» **REQUIREMENT**
Please start at the first line of the records beneath and quote each line exactly, ending with the line containing "from math import cos, pi, radians, sin".

» **INPUT MATERIAL**
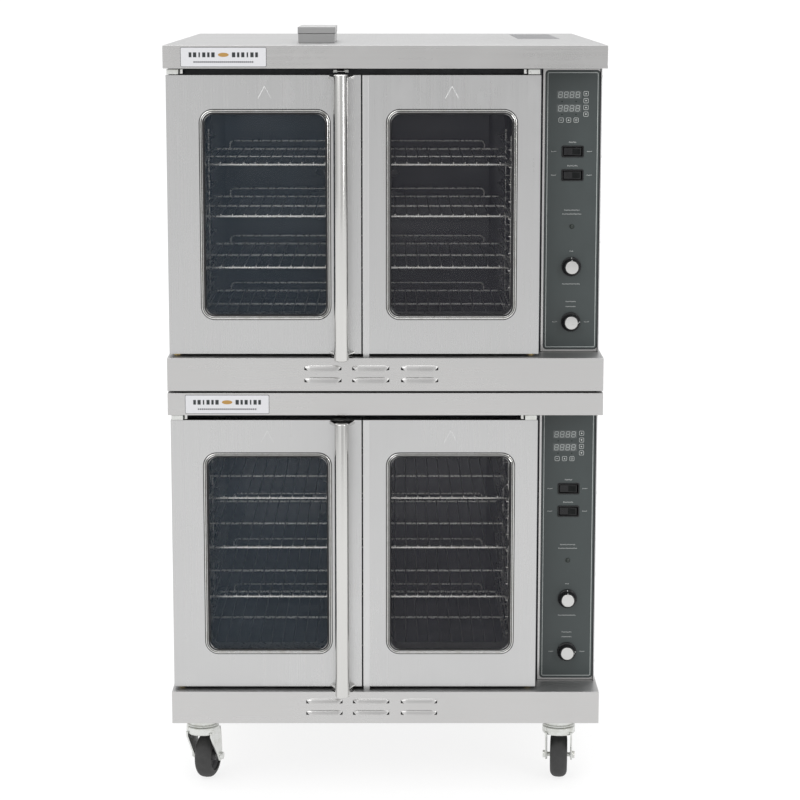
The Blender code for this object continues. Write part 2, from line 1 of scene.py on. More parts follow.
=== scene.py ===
"""Looks for the double-stack convection oven: fine geometry, materials, light and camera."""

import json
from math import cos, pi, radians, sin

import bmesh
import bpy
from mathutils import Matrix, Vector

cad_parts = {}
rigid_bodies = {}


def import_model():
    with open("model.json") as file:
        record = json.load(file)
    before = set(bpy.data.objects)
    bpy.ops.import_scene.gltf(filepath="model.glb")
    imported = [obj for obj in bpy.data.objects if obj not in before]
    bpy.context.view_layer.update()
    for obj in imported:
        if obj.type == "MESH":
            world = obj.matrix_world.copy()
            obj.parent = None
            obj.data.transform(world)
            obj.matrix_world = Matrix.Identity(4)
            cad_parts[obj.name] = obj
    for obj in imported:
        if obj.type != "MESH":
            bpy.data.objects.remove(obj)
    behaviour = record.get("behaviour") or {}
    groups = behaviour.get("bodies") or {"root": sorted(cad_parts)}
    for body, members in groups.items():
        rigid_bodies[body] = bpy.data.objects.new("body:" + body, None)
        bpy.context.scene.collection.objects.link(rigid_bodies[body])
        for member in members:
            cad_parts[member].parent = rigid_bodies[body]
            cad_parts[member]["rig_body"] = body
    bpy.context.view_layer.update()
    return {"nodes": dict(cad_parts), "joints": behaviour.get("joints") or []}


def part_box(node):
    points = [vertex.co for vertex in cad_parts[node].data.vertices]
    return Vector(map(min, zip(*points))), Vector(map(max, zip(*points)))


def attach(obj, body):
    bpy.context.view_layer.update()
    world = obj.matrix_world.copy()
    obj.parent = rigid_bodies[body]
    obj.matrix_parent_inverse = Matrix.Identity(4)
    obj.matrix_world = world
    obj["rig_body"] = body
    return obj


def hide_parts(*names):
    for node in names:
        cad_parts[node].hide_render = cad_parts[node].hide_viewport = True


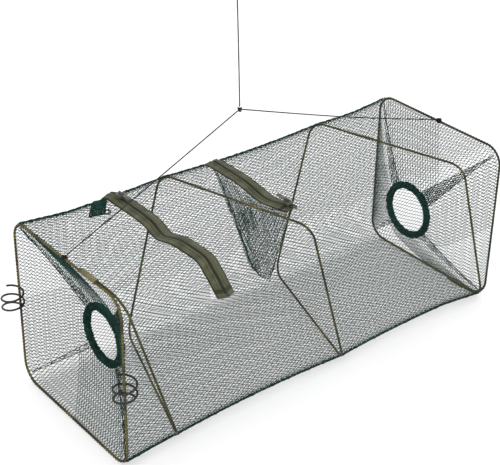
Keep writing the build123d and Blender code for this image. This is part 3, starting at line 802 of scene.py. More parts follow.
class STAGE_OT_studio(bpy.types.Operator):
    """Make the camera, the pale floor and the soft light"""
    bl_idname = "crab_trap.studio"
    bl_label = "Studio"

    def execute(self, context):
        scene = context.scene
        camera = bpy.data.objects.new("camera", bpy.data.cameras.new("camera"))
        camera.data.lens = LENS
        camera.data.sensor_width = 36
        camera.data.clip_end = 50
        camera.matrix_world = Matrix.Translation(CAMERA_PLACE) @ Matrix(CAMERA_AXES).transposed().to_4x4()
        scene.collection.objects.link(camera)
        scene.camera = camera
        scene.view_settings.view_transform = "Standard"

        world = bpy.data.worlds.new("studio")
        world.use_nodes = True
        background = world.node_tree.nodes["Background"]
        background.inputs["Color"].default_value = (1, 1, 1, 1)
        background.inputs["Strength"].default_value = 1.05
        scene.world = world
        self.floor()

        for name, place, power, size in LAMPS:
            lamp = bpy.data.lights.new(name, "AREA")
            lamp.energy = power
            lamp.size = size
            lamp_object = bpy.data.objects.new(name, lamp)
            lamp_object.location = place
            aim = Vector(LAMPS_AIM) - Vector(place)
            lamp_object.rotation_euler = aim.to_track_quat("-Z", "Y").to_euler()
            scene.collection.objects.link(lamp_object)
        return {"FINISHED"}

    def floor(self):
        finish, tree, shader, place = material_base("pale_floor", 0.9, specular=0.1)
        tint = ramp(tree, noise(tree, place, 3.0), ((0.3, (0.6, 0.6, 0.6)), (0.7, (0.63, 0.63, 0.63))))
        shader.inputs["Emission Color"].default_value = (1, 1, 1, 1)
        shader.inputs["Emission Strength"].default_value = 0.42
        tree.links.new(tint, shader.inputs["Base Color"])
        corners = [(x * FLOOR_HALF, y * FLOOR_HALF, 0) for x, y in ((-1, -1), (1, -1), (1, 1), (-1, 1))]
        floor = new_object("floor", corners, ((0, 1, 2, 3),), material=finish)
        floor.location.z = FLOOR_LEVEL


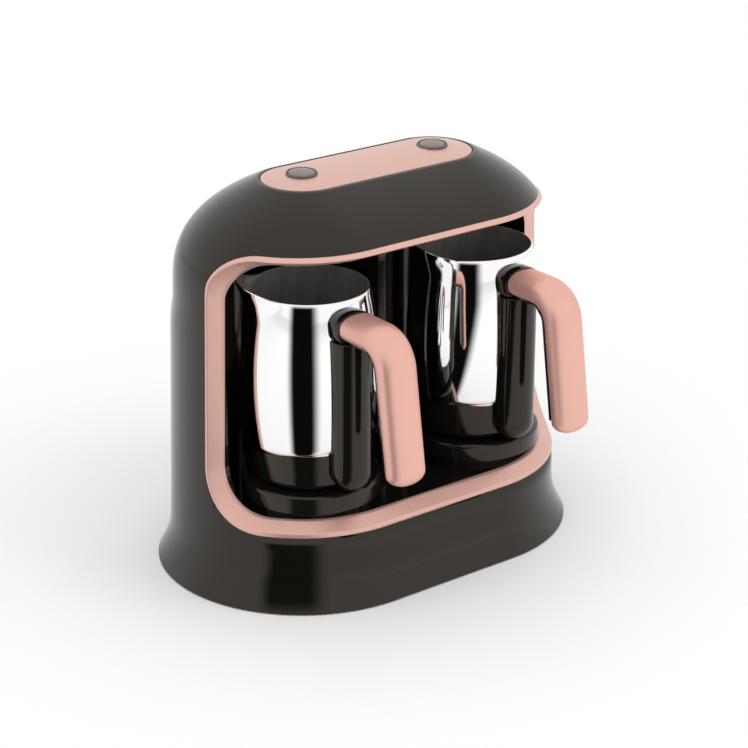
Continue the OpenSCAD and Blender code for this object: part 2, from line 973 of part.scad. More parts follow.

» **FULL SOLUTION**
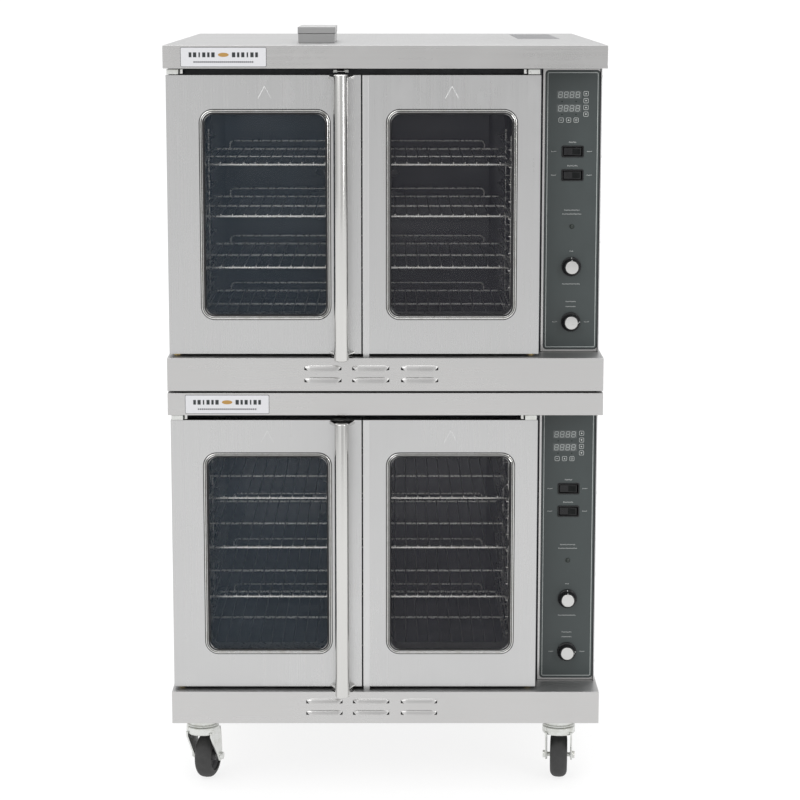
The Blender code for this object continues. Write part 2, from line 1 of scene.py on. More parts follow.
=== scene.py ===
"""Looks for the double-stack convection oven: fine geometry, materials, light and camera."""

import json
from math import cos, pi, radians, sin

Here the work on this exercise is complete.